Bisnis.com, JAKARTA - Masifnya hilirisasi mineral belum memberikan berkah bagi industri alat berat. Penjualan barang modal ini masih tersendat sepanjang tahun lalu dan diproyeksi semakin berat 2024.
Padahal, Badan Koordinasi Penanaman Modal (BKPM) mencatat investasi hilirisasi terbesar tercatat pada sektor mineral sebesar Rp216,8 triliun sepanjang tahun lalu.
Realisasi investasi tersebut di antaranya adlaah untuk pembangunan smelter nikel sebesar Rp136,6 triliun, smelter bauksit Rp9,7 triliun, dan smelter tembaga Rp70,5 triliun.
Ketua Umum PAABI Etot Listyono mengatakan penyerapan produk dari hilirisasi di sektor pertambangan mineral tidak signifikan dan potensi peluang ke depannya masih perlu dikaji kembali.
"[Hilirisasi] saya masih harus analisa lagi. Tahun lalu terhambat itu karena wait and see dan harga batu bara juga masih rendah," kata Etot kepada Bisnis, Rabu (31/1/2024).

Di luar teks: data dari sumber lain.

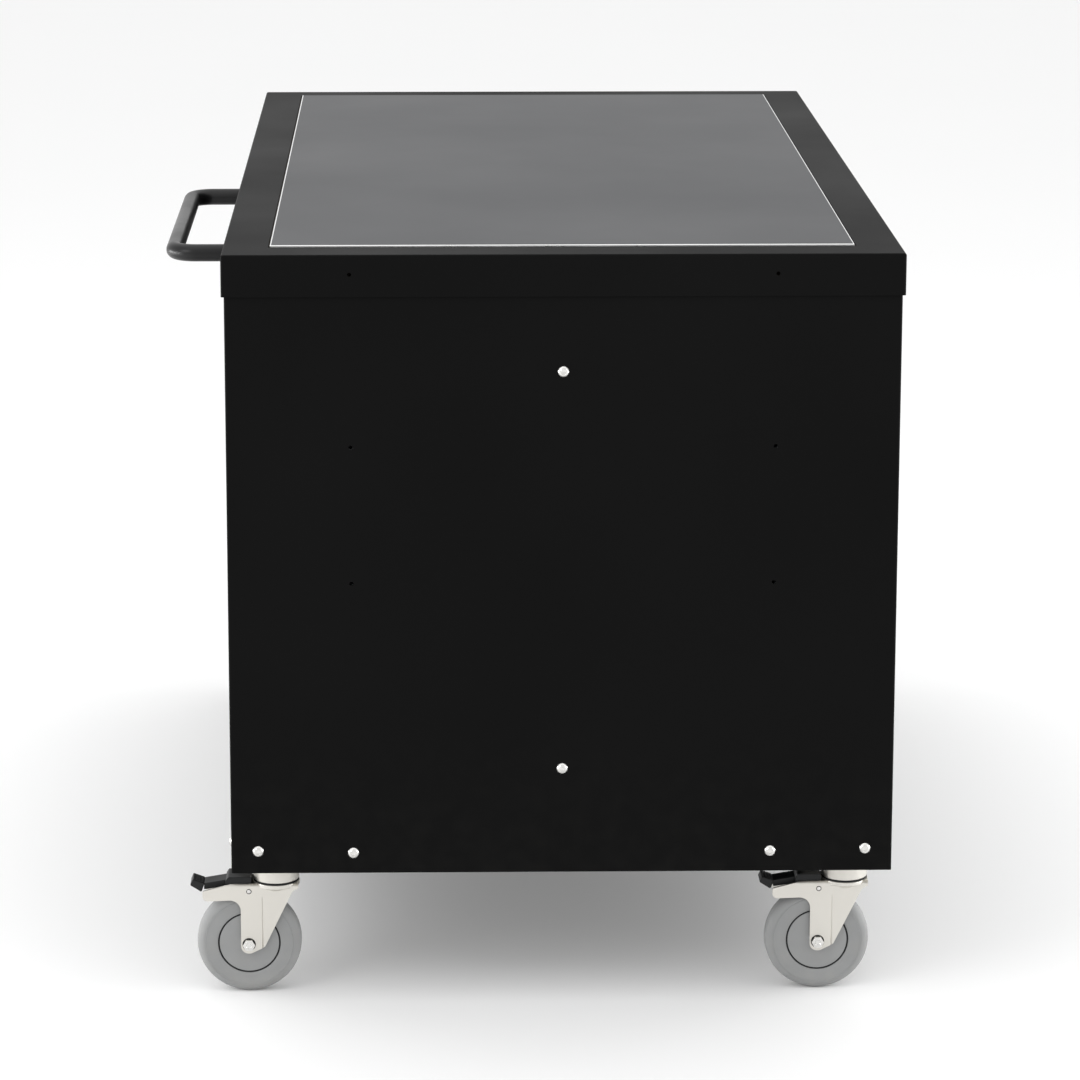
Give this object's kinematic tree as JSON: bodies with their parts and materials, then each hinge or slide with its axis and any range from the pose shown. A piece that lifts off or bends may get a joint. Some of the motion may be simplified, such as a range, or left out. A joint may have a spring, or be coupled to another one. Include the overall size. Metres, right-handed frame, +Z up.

Etot menerangkan, penjualan alat berat tahun 2023 yakni sebesar 18.123 unit atau turun 10,8% (year-on-year) dibandingkan dengan penjualan tahun sebelumnya sebanyak 20.300 unit.
Baca Juga
PAABI memproyeksi tren perlambatan kinerja penjualan alat berat berlanjut tahun ini dengan penurunan 25% (year-on-year) menjadi 14.000 unit.
"Kalau balik lagi belum tau ya 17.000-18.000, i dont think so, saya tidak yakin bisa kembali seperti 2022," ujarnya.
Penjualan alat berat ke sektor tambang anjlok dipengaruhi harga batu bara yang masih di zona merah. Hal ini membuat rencana kerja dan anggaran biaya (RKAB) operasi tambang perlu disesuaikan.
Di sisi lain, sektor konstruksi telah mengalami penurunan biaya belanja sejak tahun pemilu. Pelaku usaha masih konservatif dan memilih untuk wait and see terhadap kebijakan mendatang.
"Proyeksi tahun 2024 turun 25%, perkiraan kami di 14.000 an unit. Target 14.000 itu pun sudah paling optimis," ujarnya.
Pemangkasan target penjualan alat berat tahun 2024 dinilai realistis melihat tren pasar saat ini. Etot menilai, siklus tahun pemilu masih menjadi penghambat terbesar selain anjloknya harga batu bara.
Sementara itu, masih ada peluang bertahan dari permintaan agroforestri yang masih stabil, meskipun dengan share market hanya 13%.
"Tahun ini itu utk alat berat yg di mining itu lebih banyaj ke refreshment, yg masih stabil itu forestry agro masih sama 12-13% marketnya," pungkasnya.